SUPPLIED MATERIAL
----------

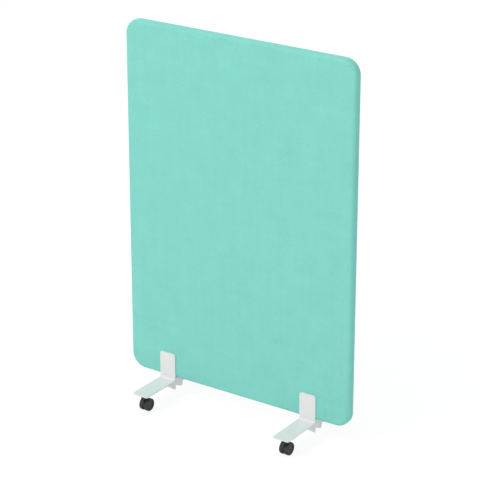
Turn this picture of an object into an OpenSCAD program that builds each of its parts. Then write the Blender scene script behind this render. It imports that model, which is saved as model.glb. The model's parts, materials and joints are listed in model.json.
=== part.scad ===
// Mobile acoustic divider screen: a padded panel clamped between two pairs of
// bent steel brackets, each bracket standing on a twin-wheel swivel castor.
// Millimetres. X runs along the panel's width, the front faces -Y, Z is up,
// and the origin is on the floor under the middle of the panel.

/* [Panel] */
// Width of the finished panel
panel_w = 1000; // [800:10:1800]
// Height of the finished panel
panel_h = 1412; // [900:2:1900]
// Thickness of the finished panel
panel_d = 40; // [36:1:60]
// Radius of the panel's corners, seen from the front
corner_r = 60; // [30:1:62]
// Radius of the soft edge between a face and the rim
edge_r = 14; // [8:1:16]
// Thickness of the fabric cover
cover_t = 1; // [0.6:0.1:2]
// Padding between the frame's rim and the cover
rim_padding = 8; // [6:0.5:14]
// Height of the panel's lower edge above the floor
floor_gap = 88; // [84:1:110]

/* [Frame and core] */
// Thickness of the frame and of the core slabs
frame_d = 20; // [14:1:24]
// Width of a stile, which is also the height of a rail
rail_w = 55; // [54:1:80]
// Height of the middle rail
middle_rail_h = 45; // [30:1:80]
// Width of the block that a pair of brackets clamps
block_w = 110; // [80:1:160]
// Height of that block above the bottom rail
block_h = 50; // [40:1:80]

/* [Brackets] */
// Distance from the panel's side edge to the middle of a bracket
foot_inset = 178; // [125:1:340]
// Width of a bracket's steel strip
bracket_w = 70; // [60:1:90]
// Thickness of the strip
plate_t = 5; // [4:0.5:6]
// How far a bracket's plate rises above the panel's lower edge
plate_rise = 100; // [92:1:160]
// How far an arm reaches out from its plate
arm_reach = 182; // [170:1:260]
// How far an arm's upper face lies below the panel's lower edge
arm_drop = 9; // [7:0.5:9]
// Inside radius of the bend between plate and arm
bend_r = 6; // [3:0.5:7]
// Radius of the plate's upper corners
plate_corner_r = 9; // [3:0.5:14]
// Radius of the corners at the arm's tip
tip_corner_r = 6; // [3:0.5:14]
// Thickness of a stiffening rib
rib_t = 4; // [3:0.5:5]
// Length of a rib, from the panel's face outward
rib_run = 56; // [54:1:80]
// Depth of a front rib's toe below the arm
front_rib_drop = 34; // [18:1:36]
// Depth of a rear rib's toe below the arm
rear_rib_drop = 16; // [15:1:36]
// Radius of a rib's toe
toe_r = 5; // [2:0.5:6]
// Length of the blank oval recess on a front plate
recess_l = 18; // [8:1:24]
// Height of the recess
recess_h = 7; // [4:0.5:10]
// Depth of the recess
recess_depth = 1.4; // [0.4:0.1:2]
// Height of the recess above the panel's lower edge
recess_rise = 7; // [6:0.5:12]

/* [Yokes] */
// Thickness of a yoke's sheet
yoke_t = 3; // [2:0.5:4]
// Gap between the panel's lower edge and the yoke's web
web_drop = 2; // [1:0.5:3]
// Depth of a cheek's lug below the panel's lower edge
lug_drop = 50; // [40:1:54]
// Reach of the lug behind the panel's middle plane
lug_reach = 31; // [28:1:36]
// Radius of the lug's lower corner
lug_corner_r = 9; // [4:0.5:9.5]
// Length of the lug's sloping lower edge
lug_run = 52; // [40:1:60]
// Depth of a cheek's tongues below the panel's lower edge
tongue_drop = 28; // [28:0.5:31]
// Reach of a tongue from the panel's middle plane
tongue_reach = 44; // [43:1:60]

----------

In the listing above, reproduce the first line and each one after it through the line that contains "of the panel.".

THE RESPONSE
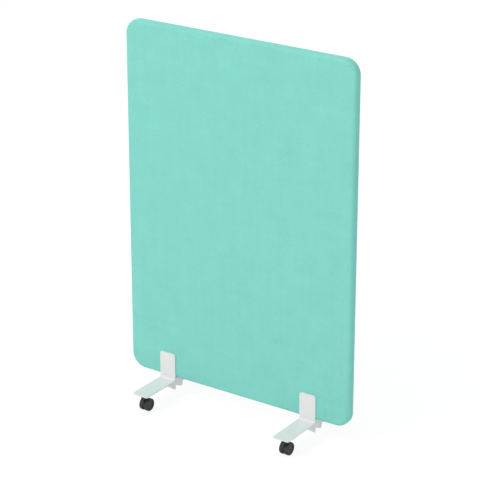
Turn this picture of an object into an OpenSCAD program that builds each of its parts. Then write the Blender scene script behind this render. It imports that model, which is saved as model.glb. The model's parts, materials and joints are listed in model.json.
=== part.scad ===
// Mobile acoustic divider screen: a padded panel clamped between two pairs of
// bent steel brackets, each bracket standing on a twin-wheel swivel castor.
// Millimetres. X runs along the panel's width, the front faces -Y, Z is up,
// and the origin is on the floor under the middle of the panel.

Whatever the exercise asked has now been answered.